Mit ihrem Ehemann Helmut lebt Waltraud Schmelzer als "innewohnende Pädagogenfamilie" mit im Haus. "Wir haben auch unsere freien Zeiten", betont sie. "Aber um wirklich abschalten zu können, fahren wir häufig weg - vor allem an die Ostsee." Ein festes Team aus pädagogischen Fachkräften, Bundesfreiwilligendienstlern und Hauswirtschaftsmitarbeiterinnen betreut und versorgt zudem die Kinder. Die Bezugserzieher kümmern sich um Schulangelegenheiten, Behördengänge - und den Austausch mit den Eltern. Ein besonders sensibles Thema, wie Michael A. Lencz weiß: "Für die sind wir die Bösen. Unsere Herausforderung ist, sie zu überzeugen, dass sie es ihren Kindern erlauben, sich hier wohl fühlen zu dürfen und dass wir der Familie helfen wollen, wieder zusammenzufinden." Gerade junge Mütter würden junge Erzieherinnen häufig als Konkurrenz wahrnehmen, berichtet Waltraud Schmelzer. "Die Kinder befinden sich in einem unglaublichen Loyalitätskonflikt."Bis zu ihrem 18. Lebensjahr dürfen die Jugendlichen im Heim bleiben. Das ist geltendes Recht. "Ein echtes Problem", sagt Michael A. Lencz. Wenn man sich überlegt, wie lange junge Menschen in ‚normalen‘ Familienverhältnissen zu Hause wohnen bleiben, Unterstützung und Orientierung von den Eltern während der Ausbildungszeit bekommen würden, sei es absolut verantwortungslos, Heimkinder mit 18 Jahren sich selbst zu überlassen.

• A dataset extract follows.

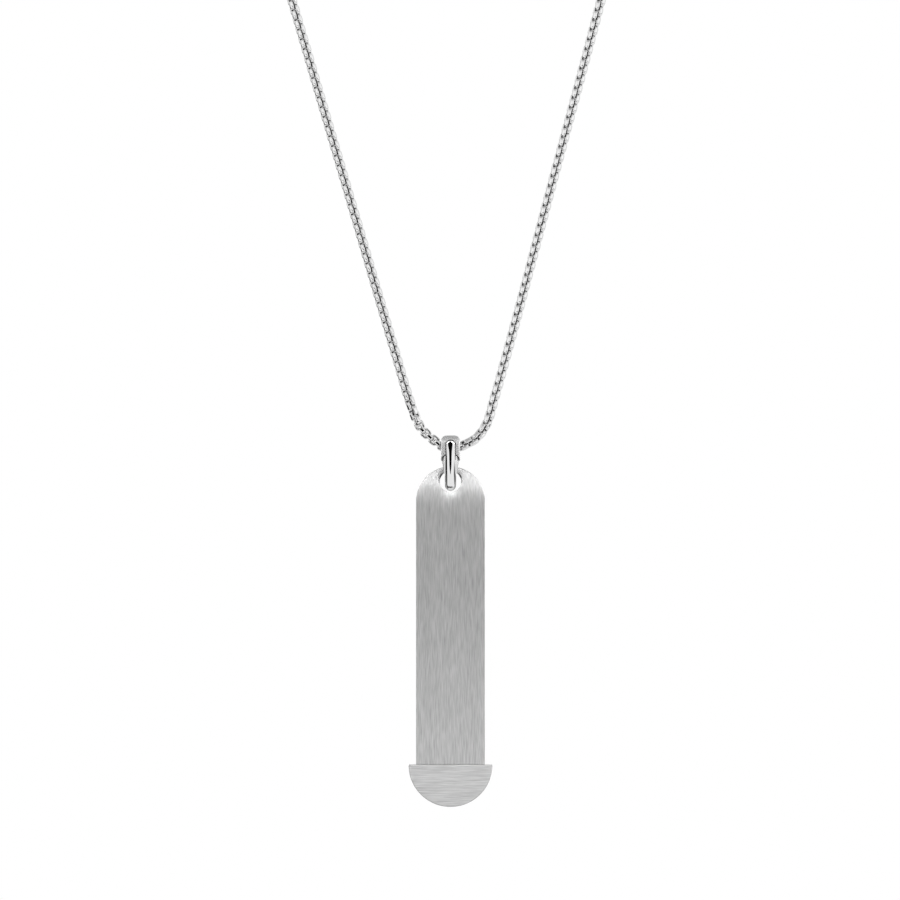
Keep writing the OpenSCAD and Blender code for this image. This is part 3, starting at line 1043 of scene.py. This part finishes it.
# Brightness that the high band adds, by rise
BAND = [(2, 0), (7, 0.45), (11.5, 8.5), (20.5, 8.5), (27, 0.95), (34, 0)]
# The rise and turn that it spans, its distance, and how far under the chain's lowest centre its middle lies
BAND_RISE = (4, 34)
BAND_TURN = (-150, 150)
BAND_DISTANCE = 3000
BAND_DOWN = 20
# Faces as faint as this are left out
BAND_FAINT = 0.05


def high_band(receivers):
    """A bright band above the horizon that the given pieces mirror, with the room's dark parts left out."""
    rise, turn = np.meshgrid(np.linspace(*BAND_RISE, 31), np.linspace(*BAND_TURN, 151), indexing="ij")
    level = np.cos(np.radians(rise))
    x, front = level * np.sin(np.radians(turn)), level * np.cos(np.radians(turn))
    wedge, ring, behind = room(x, rise, turn, np.degrees(np.arccos(front)))
    glow = table(rise, BAND) * (1 - behind) * (1 - np.maximum(wedge, ring))
    middle = np.array([0, AXIS[1], AXIS[2] - BAND_DOWN])
    points = middle + BAND_DISTANCE * np.stack([x, -front, np.sin(np.radians(rise))], axis=-1)
    rows, across = rise.shape
    first = (np.arange(rows - 1)[:, None] * across + np.arange(across - 1)).ravel()
    faces = np.stack([first, first + across, first + across + 1, first + 1], axis=1)
    faces = faces[glow.ravel()[faces].max(axis=1) > BAND_FAINT]
    band = new_mesh("high_band", points.reshape(-1, 3), faces)
    band.data.attributes.new("glow", "FLOAT", "POINT").data.foreach_set("value", glow.ravel())
    material = bpy.data.materials.new("band_light")
    nodes, links = node_tree(material)
    nodes.clear()
    value = nodes.new("ShaderNodeAttribute")
    value.attribute_name = "glow"
    light = nodes.new("ShaderNodeEmission")
    links.new(value.outputs["Fac"], light.inputs["Strength"])
    clear = nodes.new("ShaderNodeBsdfTransparent")
    total = nodes.new("ShaderNodeAddShader")
    links.new(light.outputs["Emission"], total.inputs[0])
    links.new(clear.outputs["BSDF"], total.inputs[1])
    out = nodes.new("ShaderNodeOutputMaterial")
    links.new(total.outputs["Shader"], out.inputs["Surface"])
    material.cycles.emission_sampling = "FRONT"
    band.data.materials.append(material)
    band.visible_camera = False
    band.visible_shadow = False
    only_for(band, receivers)


# The low panel's width, height, place and brightness
PANEL_W, PANEL_H = 260, 60
PANEL_PLACE = (20, AXIS[1] - 140, -258)
PANEL_LEVEL = 1.5


def low_panel(receivers):
    """A soft light in front of the pendant's foot that reaches the given pieces alone."""
    data = bpy.data.lights.new("low_panel", "AREA")
    data.shape = "RECTANGLE"
    data.size, data.size_y = PANEL_W * MM, PANEL_H * MM
    data.energy = PANEL_LEVEL * math.pi * data.size * data.size_y
    panel = bpy.data.objects.new("low_panel", data)
    bpy.context.scene.collection.objects.link(panel)
    panel.location = Vector(PANEL_PLACE) * MM
    panel.rotation_euler = (math.radians(90), 0, 0)
    panel.visible_camera = False
    only_for(panel, receivers)


studio_world()
studio_floor()
high_band([plate, cap, hood, loop])
# The bail doesn't mirror the panel
low_panel([plate])
studio_camera()
bpy.context.scene.view_settings.view_transform = "Standard"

Neben der Familienwohngruppe haben Jugendliche ab 15 Jahren im Haus Pius XII die Möglichkeit, in einer Wohngemeinschaft ihre Selbständigkeit zu trainieren. Außerdem bietet die Einrichtung Plätze für betreutes Einzelwohnen an. "Natürlich dürfen sich unsere ehemaligen Bewohner auch nachdem sie ausgezogen sind jederzeit bei uns melden", betont Waltraud Schmelzer. Aber das sei nicht die Lösung des grundsätzlichen Problems im System.
Die Eröffnung des Hauses Pius XII im beschaulichen Zehlendorf geht auf Don Luigi Fraccari im Jahr 1949 zurück, der zu dieser Zeit Beauftragter für die Italiener-Seelsorge war. Seine Idee von einem Zufluchtsort für italienische Waisenkinder, Alte und Alleinstehende im Nachkriegs-Berlin zu gründen, konnte er durch finanzielle Unterstützung durch den damaligen Papst Pius XII realisieren. Noch heute würden manchmal ehemalige italienische Bewohner vorbeikommen. "Die stehen dann in unserem jetzigen Wohnzimmer und erinnern sich, dass dort früher der Schlafsaal mit zehn oder mehr Betten war", erzählt Waltraud Schmelzer.
Aus Felina und David sind mittlerweile selbstbewusste Teenager geworden. "Es gibt gute und schlechte Momente", sagt Felina. "Aber das hier ist meine Familie." Stolz zeigt sie ihr Zimmer im Erdgeschoss: Heller Teppich, ein violett-gemustertes Tuch an der Wand, Kerzen und eine Lichterkette als Deko. In dieser Mädchen-Oase "chille" sie gern, ziehe sich hier zurück, wenn ihr im Rest des Hauses zu viel los sei. "Im Sommer gehe ich mit meinen Freundinnen gern in den Park", erzählt sie, "und mittwochabends probe ich mit dem Schulchor."